Devemos salientar mais uma vez o caráter essencial dos
sentimentos negativos. Manifestações populares e mudança
social advêm do acúmulo de muitos cidadãos irritados e
ofendidos. Ocultar sentimentos negativos sob o tapete do
pensamento positivo significa estigmatizar e tornar vexaminosa a
estrutura emocional do mal-estar social e da instabilidade. Alguns
dirão que optamos por privar trabalhadores dos benefícios da
ciência do bem-estar em troca do aceno de uma ideia vaga de
consciência coletiva. A felicidade, como alguns empiristas
ferrenhos afirmarão, é o único bem tangível em que podemos pôr
as mãos aqui e agora. Nossa resposta e nossa objeção final
podem ser encontradas na famosa refutação do utilitarismo do
filósofo Robert Nozick.
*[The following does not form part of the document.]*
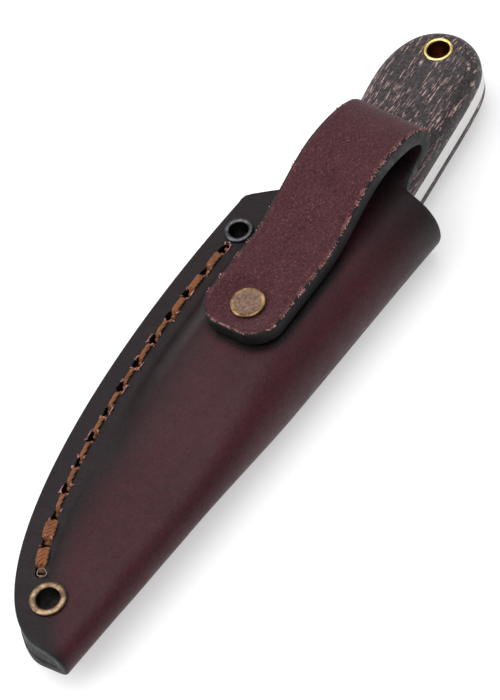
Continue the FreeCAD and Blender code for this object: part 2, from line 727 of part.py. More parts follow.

Em 1974, ele pediu a seus leitores que
participassem de um experimento mental que consistia em
imaginar que estamos conectados a uma máquina que nos
proporciona qualquer experiência prazerosa. Nossos cérebros
seriam estimulados a acreditar que estaríamos vivendo a vida que
desejamos. A pergunta de Nozick, então, era: dada a
possibilidade de escolha, você preferiria a máquina prazerosa à
vida real (e presumivelmente mais infeliz)? Uma resposta a essa
questão parece hoje ainda mais relevante do que antes, sobretudo
agora que a ciência da felicidade e as tecnologias virtuais se
tornam tão predominantes. Nossa resposta, assim como a de
Nozick, é a de que o prazer e a busca da felicidade não podem
superar a realidade e a busca por conhecimento — o pensamento
crítico sobre nós mesmos e sobre o mundo que nos rodeia. Uma
“máquina da experiência” do tipo que Nozick imaginou tem hoje
seu equivalente em uma indústria da felicidade que pretende nos
controlar: ela não apenas borra e confunde a capacidade de
conhecer as condições que moldam nossa existência, mas
também faz que essas condições em si sejam irrelevantes.
Conhecimento e justiça, e não felicidade, continuam a ser o
propósito moral revolucionário da vida.
Edgar Cabanas e Eva Illouiz. Happycracia: fabricando cidadãos felizes.
São Paulo: Ubu, 2022, p. 274-275 (com adaptações).